As the urgency to tackle climate change continues to ramp up, so does the world’s approach to sustainability, hallmarked by ever-increasing ambition, innovation and development. Journalist Ashley Winchester looks ahead into 2024 at the top five sustainability trends you need to know about.

Headshot of Ashley Winchester

Ashley Winchester


A symbol representing renewables

1. Pivot point: fossil energy dethroned by renewables?

If the headlines from the recent COP28 meeting are any indication, 2024 is set to be the year of renewables. The new climate deal struck among nearly 200 nations in December 2023 includes language urging nations to transition away from fossil fuels. At the same time, more than 100 countries at the summit agreed to triple renewable energy capacity by 2030.

Already in 2024, renewable energy is set to reach a major milestone. A recent report by the International Energy Agency (IEA) is projecting that global renewable energy generation capacity will exceed 4,500 gigawatts in 2024, matching that of fossil fuel-generated energy. The IEA also projects renewables overtaking coal by 2025 as the world’s largest source of electricity.

So, will 2024 indeed mark the beginning of the end for fossil energy reigning supreme? The global efforts to accelerate the production and application of renewables, combined with the COP28 commitments, give cause for optimism.

In Europe, 22.5 percent of energy came from renewable sources last year, according to the European Environment Agency. The EU aims to nearly double that, to 42.5 percent, by 2030 – a target the bloc is already accelerating towards thanks to governmental subsidies, political pressure and consumer demand.

China and the U.S., two of the world’s largest fossil fuel users, recently committed to an accelerated effort to substitute coal, gas, and oil generation, and triple renewable energy capacity by 2030. Both countries have been ramping up capacity for non-fossil fuel energy over the past few years, and China’s non-fossil electricity generation capacity now exceeds 50 percent of its total installed electricity generation capacity. In the U.S., as with Europe, green energy policies backed by legislation, such as the Inflation Reduction Act, promise to bolster renewable energy efforts across multiple sectors of the economy.

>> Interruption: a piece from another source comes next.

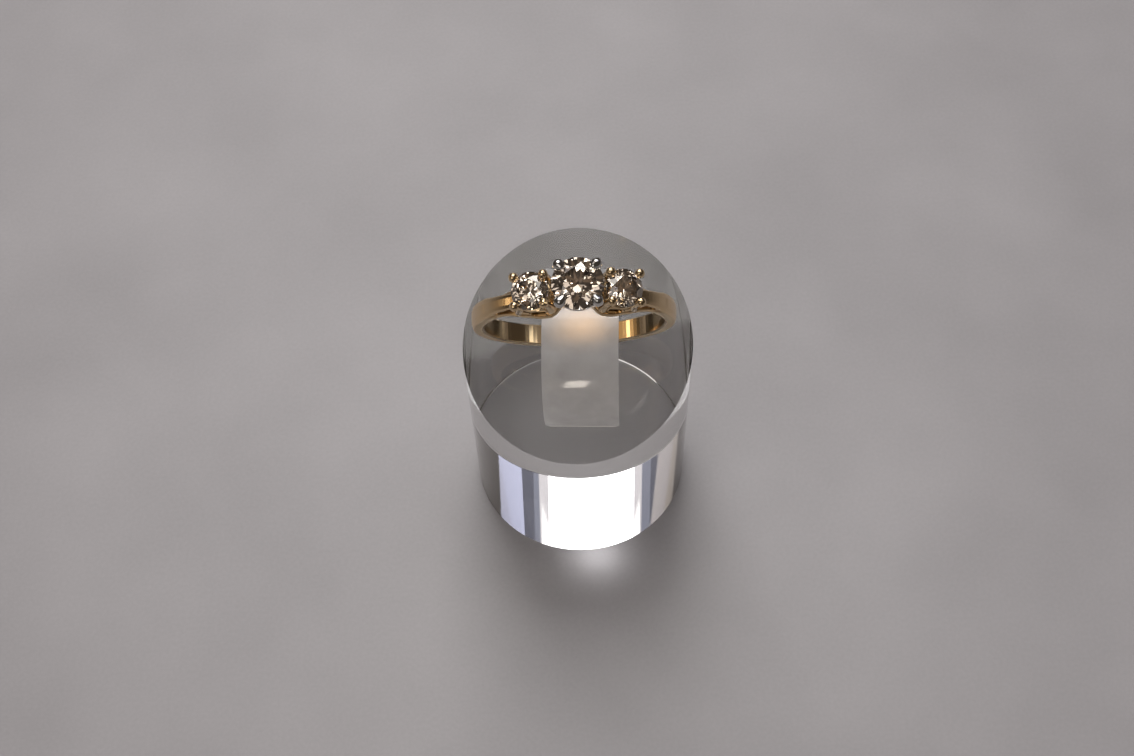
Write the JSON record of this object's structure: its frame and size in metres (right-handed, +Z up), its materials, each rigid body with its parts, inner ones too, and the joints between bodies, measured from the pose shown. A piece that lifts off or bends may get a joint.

Replacing fossil fuels in transport and travel, as well as power generation, is also ramping up. Renewable fuels – used from cars, trucks and heavy machinery to airplanes and ships – are already available as an effective and more sustainable drop-in alternative for fossil fuels, with products such as renewable diesel, sustainable aviation fuel (SAF), and next-generation marine fuels. Continuous raw material innovation and significant investment in production capacity – boosted by ever-increasing demand – are opening up the way to scale up these solutions to in time rival the dominance of fossil fuels. In late December, Neste, a global leader in the field of renewable diesel and sustainable aviation fuel, announced that it will gradually transition its last remaining oil refinery, located in Porvoo, Finland, into a renewables and circular solutions refining hub.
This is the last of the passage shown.